Nous vous avons conté, récemment l’épopée, jugée peu crédible par les historiens contemporains, des frères Zen qui, selon les vénitiens, auraient découvert l’Amérique avant Christophe Colomb.
Il est intéressant de constater qu’Estotiland et Drogeo, présentés comme des îles par Zeno, sont très tôt retranscrits comme des territoires américains, au Nord-Est du continent. Cette localisation a été durablement défendue par les Vénitiens. Au XVIIIème siècle, l’abbé Formaleoni parle d’une gloire volée par Colomb aux frères Zeno : « gloria per altro nom sua ; poiche rapita anch’essa ai nostri Zeni« . En effet, si Antonio Zeno avait réellement abordé le continent américain vers 1400, Venise aurait alors damé le pion à sa grande rivale maritime, Gênes, patrie de Christophe Colomb ! Ce sont sans doute ces considérations politiques qui ont poussé Nicolo Zeno à élaborer sa mystification littéraire et géographique.
Antonio Zeno, informé de l’existence de terres sauvages au sud-ouest du Groenland, l’Estotiland et le Drogeo, part les explorer, découvrant en route l’Icarie. Au fil du temps, on a essayé de découvrir quels territoires pouvaient se trouver ainsi décrits. Une hypothèse encore défendue par certains aujourd’hui est que le Frisland ferait référence aux iles Féroé, l’Estotiland au Labrador et le Drogeo à Terre-Neuve : selon cette interprétation, les frères Zeno auraient ainsi navigué jusqu’à l’Amérique avant Christophe Colomb…

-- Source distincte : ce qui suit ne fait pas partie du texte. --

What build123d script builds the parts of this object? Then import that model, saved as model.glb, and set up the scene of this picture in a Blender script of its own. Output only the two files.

Cette thèse des Vénitiens en Amérique a été entretenue jusqu’au XIXème siècle, surtout chez les auteurs italiens, comme Placido Zurla.

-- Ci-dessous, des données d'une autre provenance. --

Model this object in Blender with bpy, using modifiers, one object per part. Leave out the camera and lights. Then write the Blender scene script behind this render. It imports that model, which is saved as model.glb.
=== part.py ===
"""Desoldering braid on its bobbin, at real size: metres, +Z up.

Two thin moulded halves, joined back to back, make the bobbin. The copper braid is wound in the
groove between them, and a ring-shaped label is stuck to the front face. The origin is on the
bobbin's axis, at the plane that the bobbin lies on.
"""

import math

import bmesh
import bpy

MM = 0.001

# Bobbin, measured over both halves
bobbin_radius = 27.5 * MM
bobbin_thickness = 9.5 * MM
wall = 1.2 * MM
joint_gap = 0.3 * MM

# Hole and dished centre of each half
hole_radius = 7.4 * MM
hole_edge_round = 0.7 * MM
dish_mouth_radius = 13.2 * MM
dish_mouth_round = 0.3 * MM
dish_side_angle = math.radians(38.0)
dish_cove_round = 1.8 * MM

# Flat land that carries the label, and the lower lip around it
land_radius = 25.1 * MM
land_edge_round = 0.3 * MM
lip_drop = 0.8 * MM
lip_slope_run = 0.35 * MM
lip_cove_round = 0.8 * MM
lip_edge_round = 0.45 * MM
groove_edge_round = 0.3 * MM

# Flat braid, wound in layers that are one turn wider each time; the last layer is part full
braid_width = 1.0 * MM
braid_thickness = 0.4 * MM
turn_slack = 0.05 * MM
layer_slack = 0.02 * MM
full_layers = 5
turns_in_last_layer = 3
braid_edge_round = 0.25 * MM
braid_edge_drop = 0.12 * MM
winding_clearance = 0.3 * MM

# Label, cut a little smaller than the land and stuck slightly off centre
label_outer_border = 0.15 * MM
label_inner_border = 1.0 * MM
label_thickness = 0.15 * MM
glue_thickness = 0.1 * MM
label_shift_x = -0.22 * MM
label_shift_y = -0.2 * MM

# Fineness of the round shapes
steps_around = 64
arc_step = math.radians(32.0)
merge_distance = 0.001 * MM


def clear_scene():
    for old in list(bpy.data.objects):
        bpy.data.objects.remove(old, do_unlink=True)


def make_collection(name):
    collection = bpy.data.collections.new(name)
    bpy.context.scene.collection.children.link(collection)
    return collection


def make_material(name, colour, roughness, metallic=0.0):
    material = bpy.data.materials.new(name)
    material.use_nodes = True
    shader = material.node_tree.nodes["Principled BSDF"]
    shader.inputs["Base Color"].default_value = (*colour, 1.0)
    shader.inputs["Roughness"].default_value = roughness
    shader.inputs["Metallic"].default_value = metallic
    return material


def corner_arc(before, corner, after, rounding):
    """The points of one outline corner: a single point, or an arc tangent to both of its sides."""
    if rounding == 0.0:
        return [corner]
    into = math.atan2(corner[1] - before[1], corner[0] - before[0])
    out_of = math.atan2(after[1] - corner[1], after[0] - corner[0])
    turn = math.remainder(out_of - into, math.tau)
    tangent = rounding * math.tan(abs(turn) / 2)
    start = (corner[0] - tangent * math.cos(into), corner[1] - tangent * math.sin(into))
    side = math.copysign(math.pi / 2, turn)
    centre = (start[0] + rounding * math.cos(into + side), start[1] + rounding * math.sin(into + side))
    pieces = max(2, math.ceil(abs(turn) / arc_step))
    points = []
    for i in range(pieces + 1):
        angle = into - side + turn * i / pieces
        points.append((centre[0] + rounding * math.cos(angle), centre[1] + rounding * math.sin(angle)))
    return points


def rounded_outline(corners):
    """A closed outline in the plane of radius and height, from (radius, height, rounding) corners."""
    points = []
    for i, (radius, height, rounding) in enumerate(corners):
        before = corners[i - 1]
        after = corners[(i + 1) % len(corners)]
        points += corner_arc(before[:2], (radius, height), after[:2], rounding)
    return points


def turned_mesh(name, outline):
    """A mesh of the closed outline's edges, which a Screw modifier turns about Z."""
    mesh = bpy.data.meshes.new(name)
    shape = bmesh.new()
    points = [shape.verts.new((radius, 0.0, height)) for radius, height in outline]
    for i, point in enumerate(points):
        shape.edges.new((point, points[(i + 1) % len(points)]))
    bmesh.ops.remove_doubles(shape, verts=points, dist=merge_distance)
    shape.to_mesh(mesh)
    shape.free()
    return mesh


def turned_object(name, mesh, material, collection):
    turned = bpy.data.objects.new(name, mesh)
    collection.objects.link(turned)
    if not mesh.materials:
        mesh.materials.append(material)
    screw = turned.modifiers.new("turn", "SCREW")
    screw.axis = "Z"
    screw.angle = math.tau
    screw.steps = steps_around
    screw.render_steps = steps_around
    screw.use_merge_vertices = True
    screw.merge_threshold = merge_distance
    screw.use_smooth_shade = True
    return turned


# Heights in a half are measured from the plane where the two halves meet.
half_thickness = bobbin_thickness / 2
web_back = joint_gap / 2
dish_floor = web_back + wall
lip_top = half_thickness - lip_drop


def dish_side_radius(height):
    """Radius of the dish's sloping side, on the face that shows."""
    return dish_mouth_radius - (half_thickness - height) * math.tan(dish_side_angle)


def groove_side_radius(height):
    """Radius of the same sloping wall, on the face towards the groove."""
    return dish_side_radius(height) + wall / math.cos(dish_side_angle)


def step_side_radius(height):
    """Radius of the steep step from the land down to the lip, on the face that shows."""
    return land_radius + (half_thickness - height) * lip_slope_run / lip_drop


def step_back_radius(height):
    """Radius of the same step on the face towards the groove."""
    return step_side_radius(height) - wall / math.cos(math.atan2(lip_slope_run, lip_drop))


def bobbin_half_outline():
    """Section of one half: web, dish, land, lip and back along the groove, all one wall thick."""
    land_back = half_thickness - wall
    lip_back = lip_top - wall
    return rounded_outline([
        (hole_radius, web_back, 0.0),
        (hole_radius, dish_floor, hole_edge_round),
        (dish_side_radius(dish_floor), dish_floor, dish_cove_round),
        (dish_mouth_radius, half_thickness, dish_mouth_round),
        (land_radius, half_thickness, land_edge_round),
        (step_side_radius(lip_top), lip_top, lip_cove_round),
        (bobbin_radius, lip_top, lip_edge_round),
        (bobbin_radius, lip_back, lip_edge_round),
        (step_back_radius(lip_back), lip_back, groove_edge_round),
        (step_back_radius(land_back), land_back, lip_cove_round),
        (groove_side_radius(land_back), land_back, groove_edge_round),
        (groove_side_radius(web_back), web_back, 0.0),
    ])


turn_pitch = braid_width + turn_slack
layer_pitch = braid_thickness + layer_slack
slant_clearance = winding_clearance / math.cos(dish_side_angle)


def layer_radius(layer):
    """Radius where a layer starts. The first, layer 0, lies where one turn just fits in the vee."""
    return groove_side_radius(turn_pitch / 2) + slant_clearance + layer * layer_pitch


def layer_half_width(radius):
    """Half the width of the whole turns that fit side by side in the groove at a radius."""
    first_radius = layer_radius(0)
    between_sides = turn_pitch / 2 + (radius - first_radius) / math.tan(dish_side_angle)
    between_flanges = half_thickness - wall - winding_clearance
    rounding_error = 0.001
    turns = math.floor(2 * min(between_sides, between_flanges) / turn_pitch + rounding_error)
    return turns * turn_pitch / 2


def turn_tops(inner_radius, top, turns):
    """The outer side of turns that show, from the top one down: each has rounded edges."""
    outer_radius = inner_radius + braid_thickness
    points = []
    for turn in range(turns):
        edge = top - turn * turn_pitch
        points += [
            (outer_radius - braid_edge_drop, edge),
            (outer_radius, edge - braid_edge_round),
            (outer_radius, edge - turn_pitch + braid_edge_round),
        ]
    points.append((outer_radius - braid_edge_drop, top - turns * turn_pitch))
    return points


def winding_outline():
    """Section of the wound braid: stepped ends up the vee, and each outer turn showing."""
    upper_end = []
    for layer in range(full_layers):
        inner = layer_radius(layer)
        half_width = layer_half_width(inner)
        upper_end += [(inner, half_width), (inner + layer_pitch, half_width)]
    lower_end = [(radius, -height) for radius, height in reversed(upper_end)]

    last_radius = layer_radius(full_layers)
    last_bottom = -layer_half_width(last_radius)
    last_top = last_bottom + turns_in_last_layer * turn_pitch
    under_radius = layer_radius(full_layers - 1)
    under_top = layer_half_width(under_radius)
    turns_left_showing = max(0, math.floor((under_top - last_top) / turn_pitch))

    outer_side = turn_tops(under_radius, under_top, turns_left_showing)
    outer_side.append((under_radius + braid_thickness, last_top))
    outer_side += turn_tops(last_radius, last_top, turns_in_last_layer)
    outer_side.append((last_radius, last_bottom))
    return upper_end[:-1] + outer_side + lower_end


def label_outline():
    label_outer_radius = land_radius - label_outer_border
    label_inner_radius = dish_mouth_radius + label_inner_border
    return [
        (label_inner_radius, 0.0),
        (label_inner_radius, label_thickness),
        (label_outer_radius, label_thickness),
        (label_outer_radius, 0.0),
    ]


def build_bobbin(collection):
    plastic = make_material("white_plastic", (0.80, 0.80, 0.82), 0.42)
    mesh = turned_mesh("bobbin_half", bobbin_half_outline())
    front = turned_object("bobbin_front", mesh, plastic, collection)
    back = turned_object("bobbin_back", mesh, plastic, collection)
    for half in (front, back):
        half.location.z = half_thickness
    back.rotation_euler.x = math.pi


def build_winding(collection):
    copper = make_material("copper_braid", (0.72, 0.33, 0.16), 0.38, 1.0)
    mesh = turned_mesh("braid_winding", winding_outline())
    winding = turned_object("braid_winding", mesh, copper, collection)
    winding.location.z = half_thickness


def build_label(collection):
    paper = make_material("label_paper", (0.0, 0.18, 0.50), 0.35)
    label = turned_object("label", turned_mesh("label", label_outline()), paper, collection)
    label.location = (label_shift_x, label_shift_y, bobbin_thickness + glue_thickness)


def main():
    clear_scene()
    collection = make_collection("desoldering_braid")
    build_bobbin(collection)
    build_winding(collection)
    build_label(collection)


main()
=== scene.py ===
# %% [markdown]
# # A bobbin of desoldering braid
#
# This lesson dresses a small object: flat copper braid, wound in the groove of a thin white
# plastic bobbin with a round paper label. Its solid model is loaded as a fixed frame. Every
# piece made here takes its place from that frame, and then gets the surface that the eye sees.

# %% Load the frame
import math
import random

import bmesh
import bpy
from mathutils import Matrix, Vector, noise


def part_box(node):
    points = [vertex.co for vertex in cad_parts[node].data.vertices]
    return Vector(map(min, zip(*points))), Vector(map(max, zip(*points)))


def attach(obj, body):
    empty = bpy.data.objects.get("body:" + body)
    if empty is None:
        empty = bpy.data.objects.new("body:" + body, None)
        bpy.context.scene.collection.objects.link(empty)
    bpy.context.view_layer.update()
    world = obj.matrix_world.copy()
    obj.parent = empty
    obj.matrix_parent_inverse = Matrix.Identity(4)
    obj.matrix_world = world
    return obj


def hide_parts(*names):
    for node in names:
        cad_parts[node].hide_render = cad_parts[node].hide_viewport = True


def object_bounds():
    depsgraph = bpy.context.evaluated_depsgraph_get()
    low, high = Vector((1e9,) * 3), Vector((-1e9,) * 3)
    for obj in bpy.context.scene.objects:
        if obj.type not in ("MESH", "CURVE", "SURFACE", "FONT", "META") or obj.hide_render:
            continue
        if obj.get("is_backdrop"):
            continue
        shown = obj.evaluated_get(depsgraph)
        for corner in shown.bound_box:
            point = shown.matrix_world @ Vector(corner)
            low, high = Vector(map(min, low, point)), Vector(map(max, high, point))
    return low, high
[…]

Mais le scepticisme a commencé à se développer à partir des années 1830, et a été renforcé par la redécouverte de la Carta marina d’Olaus Magnus en 1886.

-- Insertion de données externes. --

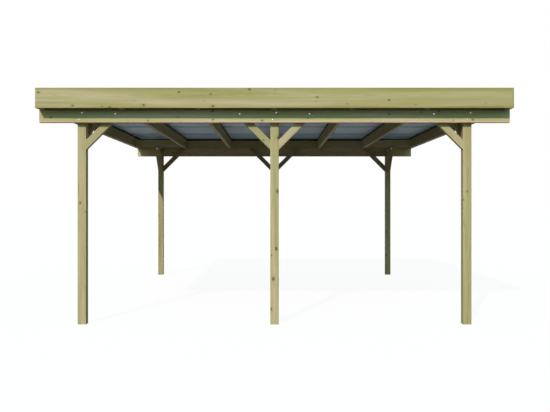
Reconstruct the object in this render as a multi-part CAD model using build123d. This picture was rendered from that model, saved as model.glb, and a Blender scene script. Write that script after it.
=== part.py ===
from build123d import *
from math import atan2, sin, tan
import os

# A free-standing double carport with a flat roof. Cars drive through along X, under the two beams'
# length. The rafters run along Y. The origin is on the ground below the middle of the roof, +Z is up,
# and all sizes are in millimetres.

# Roof edge, over the fascia boards
ROOF_LENGTH = 4930
ROOF_WIDTH = 5820
FASCIA_THICKNESS = 20
FASCIA_HEIGHT = 210

# Posts, with the roof's overhang past the end posts and past the beams' outer faces
POST_SIDE = 90
POST_HEIGHT = 2260
END_OVERHANG = 385
SIDE_OVERHANG = 134

# Beams, bolted to the outer sides of the posts
BEAM_THICKNESS = 60
BEAM_HEIGHT = 135

# Rafters, on top of the beams
RAFTER_THICKNESS = 45
RAFTER_HEIGHT = 175
RAFTER_PITCH = 795
INNER_RAFTERS = 5

# Boards between the rafters: blocking over the beams, trimmers over the rafter braces
BLOCKING_THICKNESS = 28
TRIMMER_THICKNESS = 45
TRIMMER_HEIGHT = 120

# Knee braces at 45 degrees, and how far they reach out from a post
BRACE_HEIGHT = 74
BEAM_BRACE_THICKNESS = 62
RAFTER_BRACE_THICKNESS = 84
BRACE_REACH = 415

# Rounding of the planed timber's long edges
ARRIS = 4

# Trapezoidal roof sheets. Each lies over its neighbour by one rib.
SHEETS = 5
PITCHES_PER_SHEET = 8
RIB_BASE = 70
RIB_TOP = 36
RIB_HEIGHT = 20
SHEET_THICKNESS = 1
LAP_CLEARANCE = 0.3
SHEET_EDGE_CLEARANCE = 10
SHEET_END_CLEARANCE = 5

# Places that follow from the sizes above
HALF_LENGTH = ROOF_LENGTH / 2
HALF_WIDTH = ROOF_WIDTH / 2
INNER_HALF_LENGTH = HALF_LENGTH - FASCIA_THICKNESS
INNER_HALF_WIDTH = HALF_WIDTH - FASCIA_THICKNESS
BEAM_OUTER_FACE = HALF_WIDTH - SIDE_OVERHANG
BEAM_INNER_FACE = BEAM_OUTER_FACE - BEAM_THICKNESS
BEAM_BOTTOM = POST_HEIGHT - BEAM_HEIGHT
RAFTER_TOP = POST_HEIGHT + RAFTER_HEIGHT
END_POST_X = HALF_LENGTH - END_OVERHANG - POST_SIDE / 2
POST_Y = BEAM_INNER_FACE - POST_SIDE / 2
POST_INNER_FACE = BEAM_INNER_FACE - POST_SIDE
END_RAFTER_X = INNER_HALF_LENGTH - RAFTER_THICKNESS / 2
BRACE_CUT = BRACE_HEIGHT * 2**0.5

SIDES = {"front": -1, "back": 1}
ENDS = {"left": -1, "right": 1}


def span(low, high):
    """The middle and the size of the stretch between two places."""
    return (low + high) / 2, abs(high - low)


def timber(x_range, y_range, z_range):
    """A planed board or post between the given places, with its four long edges rounded."""
    (x, size_x), (y, size_y), (z, size_z) = span(*x_range), span(*y_range), span(*z_range)
    sizes = {Axis.X: size_x, Axis.Y: size_y, Axis.Z: size_z}
    grain = max(sizes, key=sizes.get)
    block = Pos(x, y, z) * Box(size_x, size_y, size_z)
    return fillet(block.edges().filter_by(grain), ARRIS)


def brace(thickness):
    """A knee brace that rises along +X from a post face at X = 0, centred on Y = 0."""
    foot = POST_HEIGHT - BRACE_REACH
    outline = Polyline(
        (0, foot),
        (BRACE_REACH, POST_HEIGHT),
        (BRACE_REACH - BRACE_CUT, POST_HEIGHT),
        (0, foot + BRACE_CUT),
        close=True,
    )
    block = extrude(Plane.XZ * make_face(outline), thickness / 2, both=True)
    return fillet(block.edges().filter_by(Axis((0, 0, 0), (1, 0, 1))), ARRIS)


def posts():
    for side, y_sign in SIDES.items():
        for place, x in (("left", -END_POST_X), ("middle", 0), ("right", END_POST_X)):
            half = POST_SIDE / 2
            y = y_sign * POST_Y
            yield f"{side}_{place}_post", timber((x - half, x + half), (y - half, y + half), (0, POST_HEIGHT))


def beams():
    for side, y_sign in SIDES.items():
        faces = (y_sign * BEAM_INNER_FACE, y_sign * BEAM_OUTER_FACE)
        yield f"{side}_beam", timber((-HALF_LENGTH, HALF_LENGTH), faces, (BEAM_BOTTOM, POST_HEIGHT))


def rafter_places():
    """The rafters' middles along X: the inner ones at their pitch, and one against each end fascia."""
    middle = (INNER_RAFTERS - 1) / 2
    inner = [(number - middle) * RAFTER_PITCH for number in range(INNER_RAFTERS)]
    return [-END_RAFTER_X, *inner, END_RAFTER_X]


def rafter_gaps():
    """The clear stretches between neighbouring rafters, from left to right."""
    places = rafter_places()
    half = RAFTER_THICKNESS / 2
    return [(left + half, right - half) for left, right in zip(places, places[1:])]


def rafters():
    half = RAFTER_THICKNESS / 2
    for number, x in enumerate(rafter_places(), 1):
        length = (-INNER_HALF_WIDTH, INNER_HALF_WIDTH)
        yield f"rafter_{number}", timber((x - half, x + half), length, (POST_HEIGHT, RAFTER_TOP))


def blockings():
    """Boards on edge that close the roof over each beam, one between every two rafters."""
    for side, y_sign in SIDES.items():
        faces = (y_sign * BEAM_INNER_FACE, y_sign * (BEAM_INNER_FACE + BLOCKING_THICKNESS))
        boards = [timber(gap, faces, (POST_HEIGHT, RAFTER_TOP)) for gap in rafter_gaps()]
        yield f"{side}_blocking", Compound(boards)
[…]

La carte de Zeno présente en effet des similarités avec la Carta marina réalisée par Olaus Magnus, et publiée pour la première fois à Venise en 1539 ; ou avec la Caerte van Oostlant de Cornelius Anthoniszoon, datant de 1543. Mais l’inspiration cartographique la plus frappante semble se trouver chez un voyageur et cartographe danois, Claudius Clavus (Claussön Swart). Au cours des premières décennies du XVème siècle, un voyage l’a mené au Nord de l’Europe, jusqu’en Islande et le long des côtes du Groenland, où il aurait atteint à l’ouest le 70e parallèle nord. Clavus a retranscrit les connaissances acquises alors sous forme de deux cartes manuscrites du Nord-Ouest de l’Europe, faisant de lui notamment le premier cartographe du Groenland. La position géographique, la forme et l’orientation de ce dernier, ainsi que de l’Islande, se retrouvent quasiment à l’identique chez Zeno.
A la fin du XIXème siècle, l’ouvrage de Fred W. Lucas consacré à la démonstration de la supercherie de Nicolo Zeno a annoncé la reconnaissance généralisée de la nature fictionnelle du récit.